Here’s the kind of good news that I like to write up: Bentley, the Cavalier King Charles Spaniel owned by Dallas nurse Nina Pham, has tested negative for Ebola. He still has about nine days to stay in quarantine, but the fact that he’s made it this far is a good sign. Even better news: Pham herself, who was diagnosed with Ebola earlier this month, is getting better. Health officials announced on Tuesday that her condition had been upgraded from “fair” to “good.”
Dallas Animal Services and Adoption Center is regularly updating its Facebook page with pictures of Bentley. He seems to be cheerful and in good health, despite being in a strange environment surrounded by people in bright yellow hazmat suits.
The truth is, Bentley’s quarantine has been an example of over-cautiousness from the beginning, perhaps just a few millimeters away from panic. Since Ebola first became an issue in the United States, medical experts have been clear on this point: There is no evidence that Ebola can be transmitted between humans and dogs or cats. A FAQ page on the Centers for Disease Control and Prevention puts it plainly:
At this time, there have been no reports of dogs or cats becoming sick with Ebola or of being able to spread Ebola to people or other animals. Even in areas in Africa where Ebola is present, there have been no reports of dogs and cats becoming sick with Ebola. There is limited evidence that dogs become infected with Ebola virus, but there is no evidence that they develop disease.

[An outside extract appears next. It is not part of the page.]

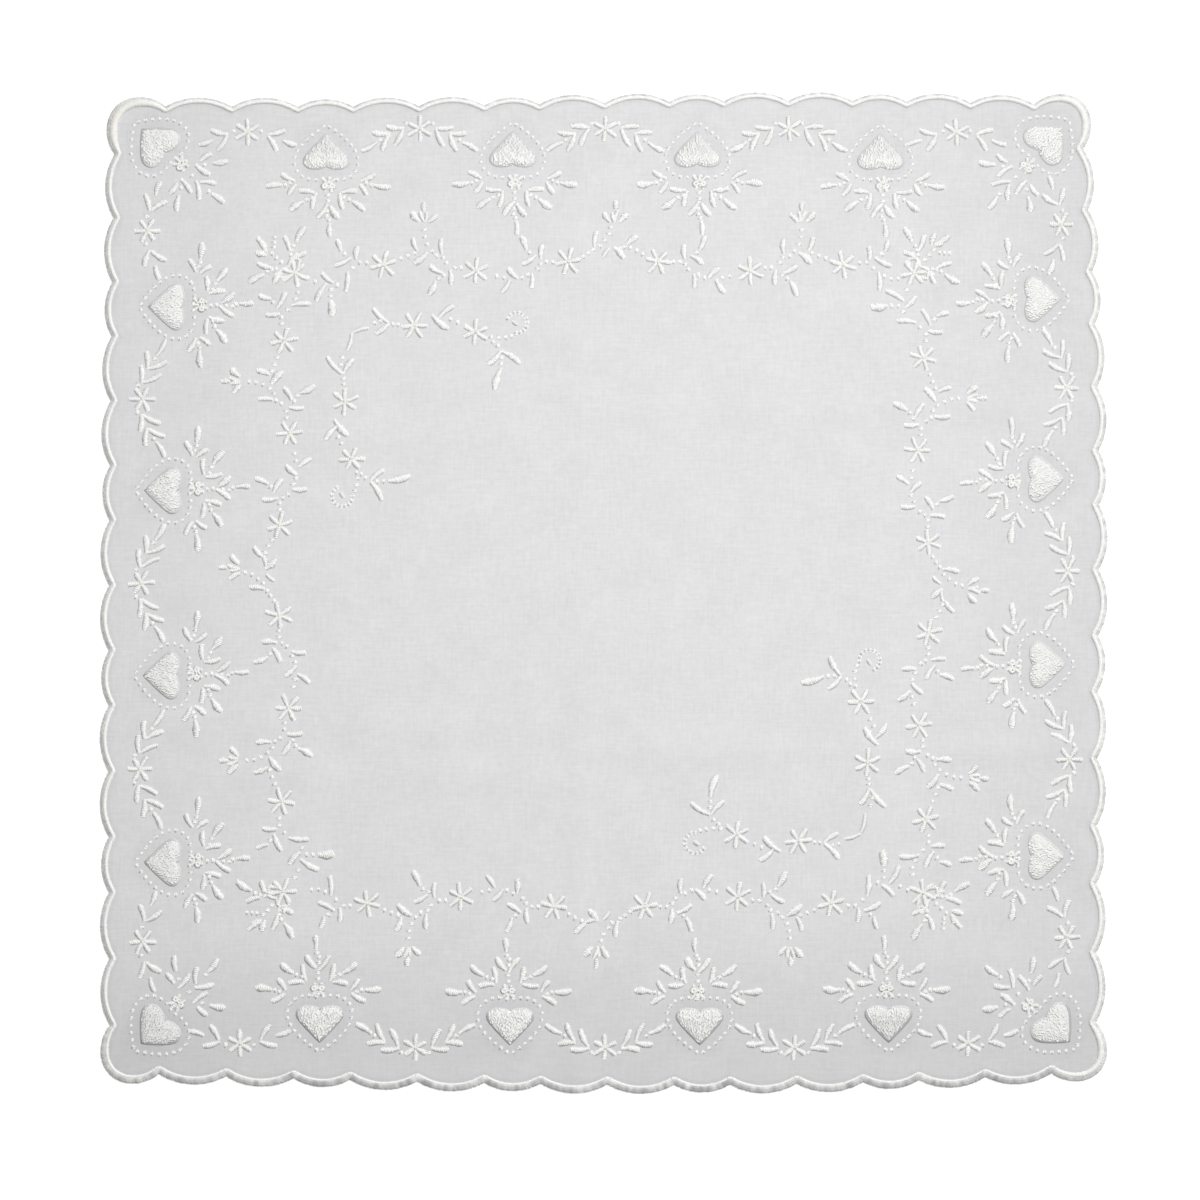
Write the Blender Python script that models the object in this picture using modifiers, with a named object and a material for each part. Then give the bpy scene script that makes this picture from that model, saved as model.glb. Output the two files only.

Of course, that fact didn’t stop health officials in Barcelona from euthanizing Excalibur, a dog whose owner Maria Teresa Romero Ramos was infected with Ebola. Ramos was also announced to be free of the virus this week.
Although there’s little chance of Ebola transmission between dogs and humans, we’re very happy that the Texas authorities seem to have handled the situation well, and we look forward to hearing that Bentley — and his owner — can go home again.